AIM OF THE EXERCISE
Up to and including the line that contains "at two feet.", write out each line of the material from its first line, exactly.
== AVAILABLE DATA
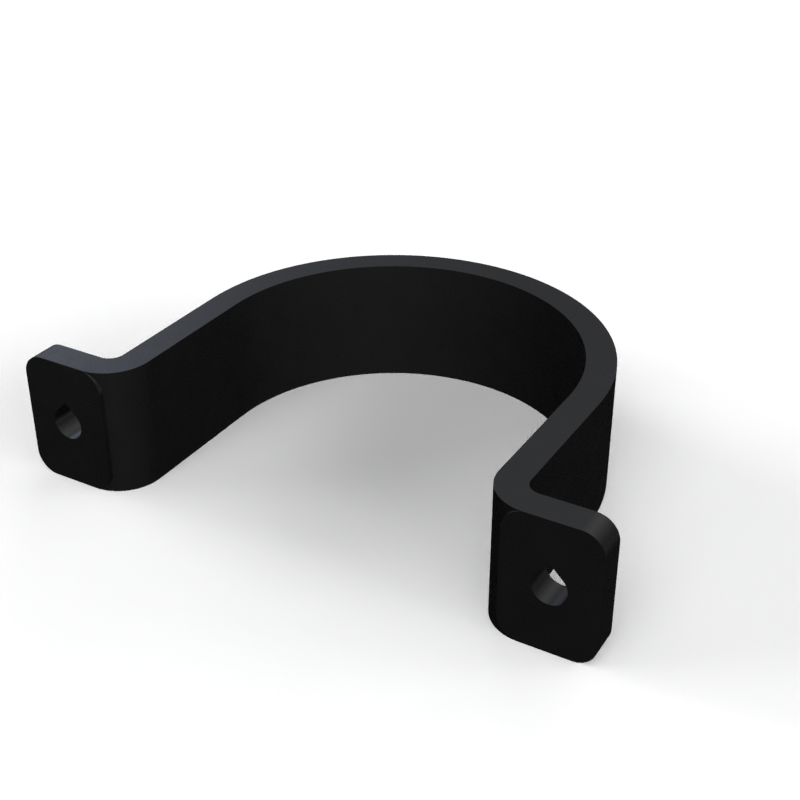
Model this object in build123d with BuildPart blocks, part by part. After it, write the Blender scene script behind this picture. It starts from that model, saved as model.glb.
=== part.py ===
"""Omega pipe clamp: one bent strap that saddles a 50 mm pipe and screws down at two feet.

Frame, in millimetres. The pipe's axis is Z and passes through the origin. The strap's lower edge
lies in the plane Z = 0, so the clamp stands on its edge. X runs from foot to foot. Y runs from the
feet, at -Y, to the crown of the saddle, at +Y. The feet bear on a wall in the plane Y = -25.3.

The strap is one piece: saddle, two parallel legs, two bends and two feet, all 4 mm thick and 18 mm
wide. Its edges are sharp. Each foot is a rounded plate whose inner end stands slightly proud of the
bend that it grows from, and each has one teardrop screw hole with its point towards +Z.
"""
import os
from math import sqrt

from build123d import *

# --- driving dimensions -----------------------------------------------------
pipe_d = 50.0                # outside diameter of the pipe that is held
pipe_gap = 0.25              # all round, between the pipe and the saddle
wall = 4.0                   # thickness of the strap and of the feet
width = 18.0                 # width of the strap, along the pipe
leg_run = 19.3               # straight run of each leg, from the saddle to its bend
bend_r_tight = 2.0           # bend radius on the leg's outer side, in the corner behind the foot
foot_span = 82.0             # over the ends of the two feet
foot_inner_x = 28.5          # inner end of each foot plate, from the pipe's axis
foot_corner_r = 3.0          # the plate's four corners
screw_spacing = 69.5         # hole to hole
screw_hole_r = 2.25          # clearance for a 4 mm screw

# --- derived dimensions -----------------------------------------------------
bore_r = pipe_d / 2 + pipe_gap                  # 25.25, inside of the saddle
back_r = bore_r + wall                          # 29.25, outside of the saddle
bend_r_wide = bend_r_tight + wall               # 6, bend radius on the leg's inner side
bend_x = back_r + bend_r_tight                  # 31.25, common centre of both bend radii
bend_y = -leg_run
face_y = bend_y - bend_r_wide                   # -25.3, mounting face of the feet
rear_y = face_y + wall                          # -21.3, screw-head face of the feet
foot_end_x = foot_span / 2                      # 41
foot_len = foot_end_x - foot_inner_x            # 12.5
foot_mid_x = (foot_end_x + foot_inner_x) / 2    # 34.75, which is also the hole's place
strip_end_x = foot_end_x - foot_corner_r - 1.0  # the bent strip ends inside the foot plate
hole_x = screw_spacing / 2
hole_peak = screw_hole_r * sqrt(2)              # point of the teardrop above the hole's centre

assert abs(hole_x - foot_mid_x) < 1e-6

# --- strap ------------------------------------------------------------------
with BuildPart() as strap:
    # The bent strip: its section in plan, right half first, then mirrored, raised by the width.
    with BuildSketch(Plane.XY):
        with BuildLine():
            # inner side, from the crown down to the mounting face
            CenterArc((0, 0), bore_r, 0, 90)
            Line((bore_r, 0), (bore_r, bend_y))
            CenterArc((bend_x, bend_y), bend_r_wide, 180, 90)
            Line((bend_x, face_y), (strip_end_x, face_y))
            # across the strip's end, which is buried in the foot plate
            Line((strip_end_x, face_y), (strip_end_x, rear_y))
            # outer side, back up to the crown
            Line((strip_end_x, rear_y), (bend_x, rear_y))
            CenterArc((bend_x, bend_y), bend_r_tight, 180, 90)
            Line((back_r, bend_y), (back_r, 0))
            CenterArc((0, 0), back_r, 0, 90)
            Line((0, back_r), (0, bore_r))
        make_face()
        mirror(about=Plane.YZ)
    extrude(amount=width)

    # The two feet: rounded plates standing on the mounting face, as thick as the strip.
    with BuildSketch(Plane.XZ.offset(-face_y)):
        with Locations((foot_mid_x, width / 2), (-foot_mid_x, width / 2)):
            RectangleRounded(foot_len, width, foot_corner_r)
    extrude(amount=-wall)

    # The screw holes: a circle with a square set on its corner, so that the two flanks of the
    # point leave the circle at 45 degrees and need no support above them.
    with BuildSketch(Plane.XZ.offset(-face_y)):
        with Locations((hole_x, width / 2), (-hole_x, width / 2)):
            Circle(screw_hole_r)
            Rectangle(screw_hole_r, screw_hole_r, rotation=45, align=(Align.MIN, Align.MIN))
    extrude(amount=-wall, mode=Mode.SUBTRACT)

strap.part.label = "strap"

# --- output -----------------------------------------------------------------
os.makedirs("parts", exist_ok=True)
export_step(strap.part, "parts/strap.step")

box = strap.part.bounding_box()
print("strap: solids", len(strap.part.solids()), "volume mm3", round(strap.part.volume, 2))
print("strap: box", [round(v, 3) for v in (*box.min, *box.max)])
print("strap: faces", len(strap.part.faces()), "edges", len(strap.part.edges()),
      "shortest edge", round(min(e.length for e in strap.part.edges()), 4))
print("strap: teardrop peak above the hole's centre", round(hole_peak, 3))
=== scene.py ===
import math
import bpy
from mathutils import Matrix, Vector

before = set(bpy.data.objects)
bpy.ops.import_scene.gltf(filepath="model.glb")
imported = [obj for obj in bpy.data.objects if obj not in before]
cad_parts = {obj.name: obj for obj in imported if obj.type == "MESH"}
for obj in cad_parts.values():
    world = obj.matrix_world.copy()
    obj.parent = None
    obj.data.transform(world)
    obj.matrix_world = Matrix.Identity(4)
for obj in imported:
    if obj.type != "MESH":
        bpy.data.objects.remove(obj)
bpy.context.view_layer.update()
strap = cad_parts["strap"]
scene = bpy.context.scene


def direction(azimuth, elevation):
    """Unit vector, with the azimuth measured from +X towards +Y, both in degrees."""
    a, e = math.radians(azimuth), math.radians(elevation)
    return Vector((math.cos(a) * math.cos(e), math.sin(a) * math.cos(e), math.sin(e)))


# --- camera: the picture's viewpoint, for a frame as wide as it is high --------------------
AZ, EL = math.radians(30.1035), math.radians(30.3411)
EYE = Vector((0.0813315, -0.1383159, 0.1039087))
back = Vector((math.sin(AZ) * math.cos(EL), -math.cos(AZ) * math.cos(EL), math.sin(EL)))
cam_data = bpy.data.cameras.new("camera")
cam_data.sensor_fit = "HORIZONTAL"
cam_data.sensor_width = 36.0
cam_data.lens = 1386.064 * 36.0 / 800.0
cam_data.clip_start, cam_data.clip_end = 0.005, 20.0
cam = bpy.data.objects.new("camera", cam_data)
cam.rotation_mode = "QUATERNION"
cam.location = EYE
cam.rotation_quaternion = (-back).to_track_quat("-Z", "Y")
scene.collection.objects.link(cam)
scene.camera = cam


# --- material: black moulded plastic with a fine even grain and a low sheen ----------------
def noise(nt, co, scale, detail, rough=0.5):
    n = nt.nodes.new("ShaderNodeTexNoise")
    n.inputs["Scale"].default_value = scale
    n.inputs["Detail"].default_value = detail
    n.inputs["Roughness"].default_value = rough
    nt.links.new(co, n.inputs["Vector"])
    return n.outputs["Fac"]


def remap(nt, value, low, high, a=0.3, b=0.7):
    m = nt.nodes.new("ShaderNodeMapRange")
    m.inputs["From Min"].default_value = a
    m.inputs["From Max"].default_value = b
    m.inputs["To Min"].default_value = low
    m.inputs["To Max"].default_value = high
    nt.links.new(value, m.inputs["Value"])
    return m.outputs["Result"]


def black_plastic():
    mat = bpy.data.materials.new("black_plastic")
    mat.use_nodes = True
    nt = mat.node_tree
    nt.nodes.clear()
    out = nt.nodes.new("ShaderNodeOutputMaterial")
    bsdf = nt.nodes.new("ShaderNodeBsdfPrincipled")
    nt.links.new(bsdf.outputs["BSDF"], out.inputs["Surface"])
    bsdf.inputs["Specular IOR Level"].default_value = 0.5
    co = nt.nodes.new("ShaderNodeTexCoord").outputs["Object"]

    # colour: carbon black, with the faint cloudiness of filled plastic
    cloud = noise(nt, co, 260.0, 3.0)
    ramp = nt.nodes.new("ShaderNodeValToRGB")
    ramp.color_ramp.elements[0].position, ramp.color_ramp.elements[1].position = 0.3, 0.7
    ramp.color_ramp.elements[0].color = (0.0105, 0.0105, 0.0110, 1)
    ramp.color_ramp.elements[1].color = (0.0135, 0.0135, 0.0140, 1)
    nt.links.new(cloud, ramp.inputs["Fac"])
    nt.links.new(ramp.outputs["Color"], bsdf.inputs["Base Color"])

    # gloss: a little uneven, as the mould's texture is
    fine = noise(nt, co, 3800.0, 2.0)
    patchy = noise(nt, co, 420.0, 2.0)
    r1 = remap(nt, fine, -0.02, 0.02)
    r2 = remap(nt, patchy, 0.26, 0.30)
    add = nt.nodes.new("ShaderNodeMath")
    add.operation = "ADD"
    nt.links.new(r1, add.inputs[0])
    nt.links.new(r2, add.inputs[1])
    nt.links.new(add.outputs[0], bsdf.inputs["Roughness"])

    # grain: pebbles about 0.25 mm across and a few microns high
    bump = nt.nodes.new("ShaderNodeBump")
    bump.inputs["Strength"].default_value = 1.0
    bump.inputs["Distance"].default_value = 0.000008
    nt.links.new(fine, bump.inputs["Height"])
    nt.links.new(bump.outputs["Normal"], bsdf.inputs["Normal"])
    return mat


strap.data.materials.clear()
strap.data.materials.append(black_plastic())
# The walls of the screw holes show the sky and not each other, as in the picture.
strap.visible_glossy = False


# --- floor: plain, pale and matt, and a pale backdrop far behind it -------------------------
FLOOR = 0.06                 # its own colour; the lamps below light it up to white


def floor():
    s = 3.0
    me = bpy.data.meshes.new("floor")
    me.from_pydata([(-s, -s, 0), (s, -s, 0), (s, s, 0), (-s, s, 0)], [], [(0, 1, 2, 3)])
    ob = bpy.data.objects.new("floor", me)
    scene.collection.objects.link(ob)
    mat = bpy.data.materials.new("floor")
    mat.use_nodes = True
    b = mat.node_tree.nodes["Principled BSDF"]
    b.inputs["Base Color"].default_value = (FLOOR, FLOOR, FLOOR, 1)
    b.inputs["Roughness"].default_value = 1.0
    b.inputs["Specular IOR Level"].default_value = 0.0
    me.materials.append(mat)
    # The clamp doesn't mirror the floor, so its sides stay as dark as the sky makes them.
    ob.visible_glossy = ob.visible_diffuse = ob.visible_shadow = False
    return ob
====
RESULT BELOW
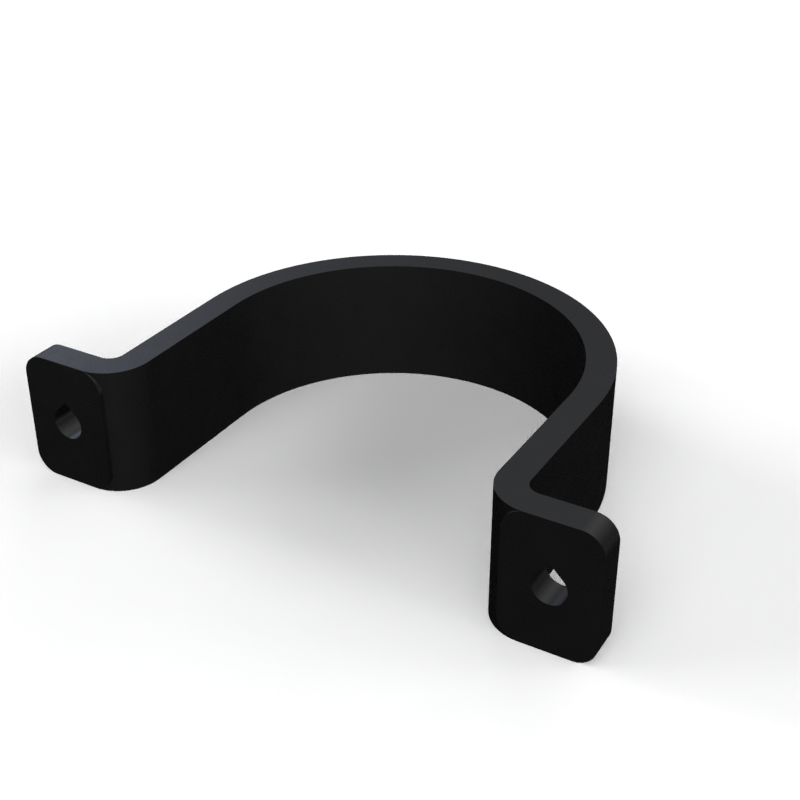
Model this object in build123d with BuildPart blocks, part by part. After it, write the Blender scene script behind this picture. It starts from that model, saved as model.glb.
=== part.py ===
"""Omega pipe clamp: one bent strap that saddles a 50 mm pipe and screws down at two feet.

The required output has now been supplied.